** Goal of the exercise **
Identify and reproduce every line holding the string "materials".

** Raw data **

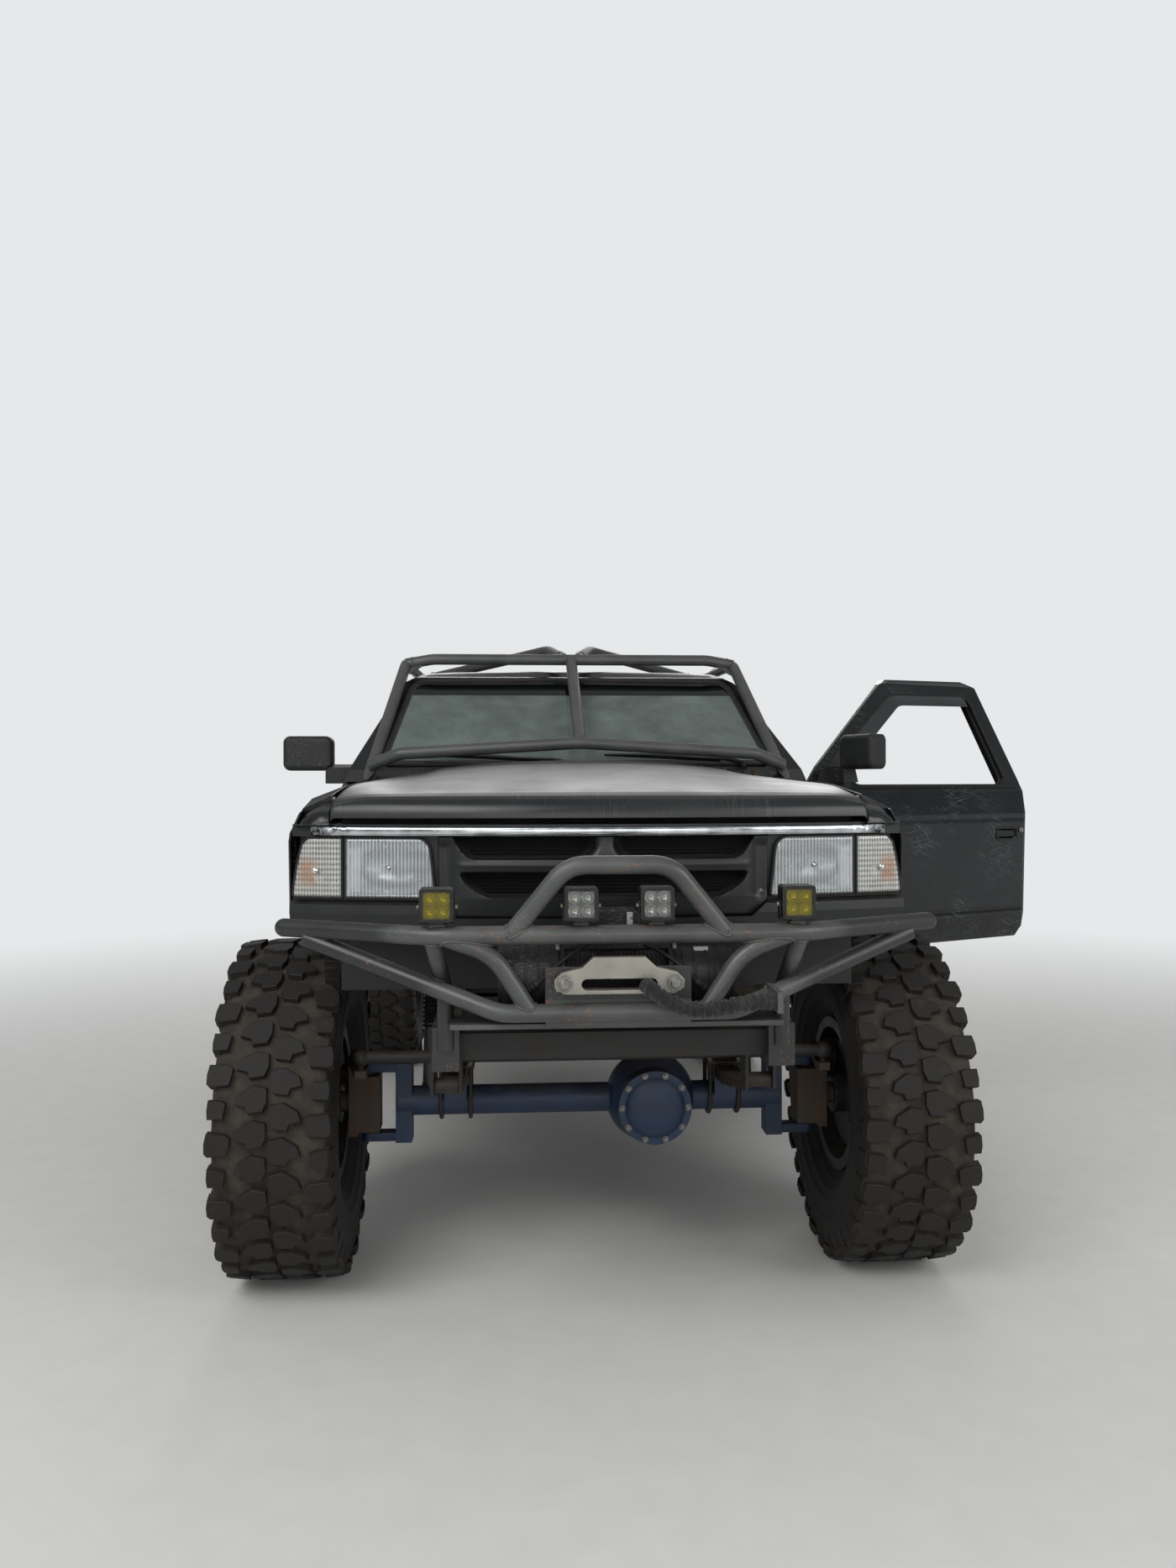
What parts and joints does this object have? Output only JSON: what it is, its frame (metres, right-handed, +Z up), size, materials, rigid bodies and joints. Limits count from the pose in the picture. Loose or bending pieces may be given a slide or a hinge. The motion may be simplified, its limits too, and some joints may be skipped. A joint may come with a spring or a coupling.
{
  "type": "pickup truck",
  "caption": "Lifted off-road pickup with a tube cage outside its cab, winch bumper, mud tyres, live axles, opening doors, bonnet and tailgate.",
  "frame": {"origin": "on the floor under the middle of the whole vehicle's box, with the left door open as it rests; the vehicle's own centre plane lies at x = -0.402 m", "axes": "+X to the vehicle's left, +Y rearwards along the vehicle, +Z up from the floor"},
  "size_m": [2.975, 5.029, 2.0822],
  "materials": {
    "rubber": "dusty rubber",
    "steel_wheel": "satin black paint, dusty",
    "axle_paint": "dark blue paint, dusty",
    "cast": "bare cast iron, lightly rusted",
    "frame_paint": "black paint, dusty",
    "spring_steel": "worn black paint",
    "tube_grey": "satin grey paint, scratched",
    "winch_plastic": "textured black plastic",
    "fairlead_metal": "worn anodised aluminium",
    "rope_fibre": "black woven sleeve",
    "pod_housing": "black finned aluminium",
    "pod_lens": "clear and yellow lenses",
    "lamp_lens": "clear ribbed lens",
    "black_plastic": "moulded black plastic",
    "chrome_trim": "bright trim, worn ends",
    "body_paint": "dark charcoal paint, dusty and scratched",
    "bonnet_paint": "faded satin charcoal paint",
    "window_glass": "green-grey glass",
    "dash_plastic": "grained grey plastic",
    "seat_cloth": "grey woven cloth",
    "tail_red": "red lens",
    "engine_block": "oily cast metal",
    "exhaust_steel": "rusty steel",
    "tank_plastic": "black plastic",
    "radiator_metal": "finned aluminium"
  },
  "bodies": {
    "chassis": {"bed_box": "body_paint", "bench_seat": "seat_cloth", "bright_trim": "chrome_trim", "cab_glass": "window_glass", "cab_shell": "body_paint", "cage_braces": "tube_grey", "cage_crossbars": "tube_grey", "cage_screen_guard": "tube_grey", "cage_side_tubes": "tube_grey", "dashboard": "dash_plastic", "driveshafts": "frame_paint", "engine_gearbox": "engine_block", "exhaust": "exhaust_steel", "fairlead": "fairlead_metal", "front_axle": "axle_paint", "front_bumper": "tube_grey", "front_fenders": "body_paint", "front_panel": "black_plastic", "fuel_tank": "tank_plastic", "grille": "black_plastic", "headlamps": "lamp_lens", "ladder_frame": "frame_paint", "leaf_springs": "spring_steel", "marker_lamps": "lamp_lens", "pod_housings": "pod_housing", "pod_lenses": "pod_lens", "radiator": "radiator_metal", "rear_axle": "axle_paint", "rear_bumper": "tube_grey", "rock_sliders": "tube_grey", "shock_absorbers": "tube_grey", "tail_lamps": "tail_red", "winch": "winch_plastic", "winch_rope": "rope_fibre"},
    "knuckle_left": {"knuckle_left": "cast"},
    "knuckle_right": {"knuckle_right": "cast"},
    "tie_rod": {"tie_rod": "frame_paint"},
    "wheel_front_left": {"tyre_front_left": "rubber", "wheel_front_left": "steel_wheel"},
    "wheel_front_right": {"tyre_front_right": "rubber", "wheel_front_right": "steel_wheel"},
    "wheel_rear_left": {"tyre_rear_left": "rubber", "wheel_rear_left": "steel_wheel"},
    "wheel_rear_right": {"tyre_rear_right": "rubber", "wheel_rear_right": "steel_wheel"},
    "steering_wheel": {"steering_wheel": "dash_plastic"},
    "bonnet": {"bonnet": "bonnet_paint"},
    "door_left": {"door_left": "body_paint", "mirror_left": "black_plastic"},
    "door_right": {"door_right": "body_paint", "door_glass_right": "window_glass", "mirror_right": "black_plastic"},
    "tailgate": {"tailgate": "body_paint"}
  },
  "joints": [
    {"name": "steer_left", "type": "hinge", "parent": "chassis", "child": "knuckle_left", "pos_m": [0.28753, -1.4135, 0.50755], "axis": [0, 0, 1], "range_deg": [-28, 28]},
    {"name": "steer_right", "type": "hinge", "parent": "chassis", "child": "knuckle_right", "pos_m": [-1.09247, -1.4135, 0.50755], "axis": [0, 0, 1], "range_deg": [-28, 28]},
    {"name": "tie_rod_pivot", "type": "hinge", "parent": "knuckle_left", "child": "tie_rod", "pos_m": [0.28753, -1.6285, 0.65755], "axis": [0, 0, 1], "range_deg": [-28, 28]},
    {"name": "steering_wheel_turn", "type": "hinge", "parent": "chassis", "child": "steering_wheel", "pos_m": [-0.04247, -0.5015, 1.34655], "axis": [0, 0.9063, 0.4226], "range_deg": [-340, 340]},
    {"name": "bonnet_hinge", "type": "hinge", "parent": "chassis", "child": "bonnet", "pos_m": [-0.40247, -0.9395, 1.54455], "axis": [-1, 0, 0], "range_deg": [0, 45]},
    {"name": "door_left_hinge", "type": "hinge", "parent": "chassis", "child": "door_left", "pos_m": [0.46553, -0.8235, 1.23855], "axis": [0, 0, 1], "range_deg": [0, 65]},
    {"name": "door_right_hinge", "type": "hinge", "parent": "chassis", "child": "door_right", "pos_m": [-1.27047, -0.8235, 1.23855], "axis": [0, 0, 1], "range_deg": [0, 65]},
    {"name": "tailgate_hinge", "type": "hinge", "parent": "chassis", "child": "tailgate", "pos_m": [-0.40247, 2.3365, 1.00655], "axis": [-1, 0, 0], "range_deg": [0, 90]},
    {"name": "spin_front_left", "type": "hinge", "parent": "knuckle_left", "child": "wheel_front_left", "pos_m": [0.50253, -1.4135, 0.50755], "axis": [1, 0, 0], "continuous": true},
    {"name": "spin_front_right", "type": "hinge", "parent": "knuckle_right", "child": "wheel_front_right", "pos_m": [-1.30747, -1.4135, 0.50755], "axis": [1, 0, 0], "continuous": true},
    {"name": "spin_rear_left", "type": "hinge", "parent": "chassis", "child": "wheel_rear_left", "pos_m": [0.50253, 1.3295, 0.50755], "axis": [1, 0, 0], "continuous": true},
    {"name": "spin_rear_right", "type": "hinge", "parent": "chassis", "child": "wheel_rear_right", "pos_m": [-1.30747, 1.3295, 0.50755], "axis": [1, 0, 0], "continuous": true}
  ],
  "couplings": [
    {"joint": "steer_right", "follows": "steer_left", "ratio": 1},
    {"joint": "tie_rod_pivot", "follows": "steer_left", "ratio": -1},
    {"joint": "steering_wheel_turn", "follows": "steer_left", "ratio": 12}
  ]
}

** Worked answer **
What parts and joints does this object have? Output only JSON: what it is, its frame (metres, right-handed, +Z up), size, materials, rigid bodies and joints. Limits count from the pose in the picture. Loose or bending pieces may be given a slide or a hinge. The motion may be simplified, its limits too, and some joints may be skipped. A joint may come with a spring or a coupling.
  "materials": {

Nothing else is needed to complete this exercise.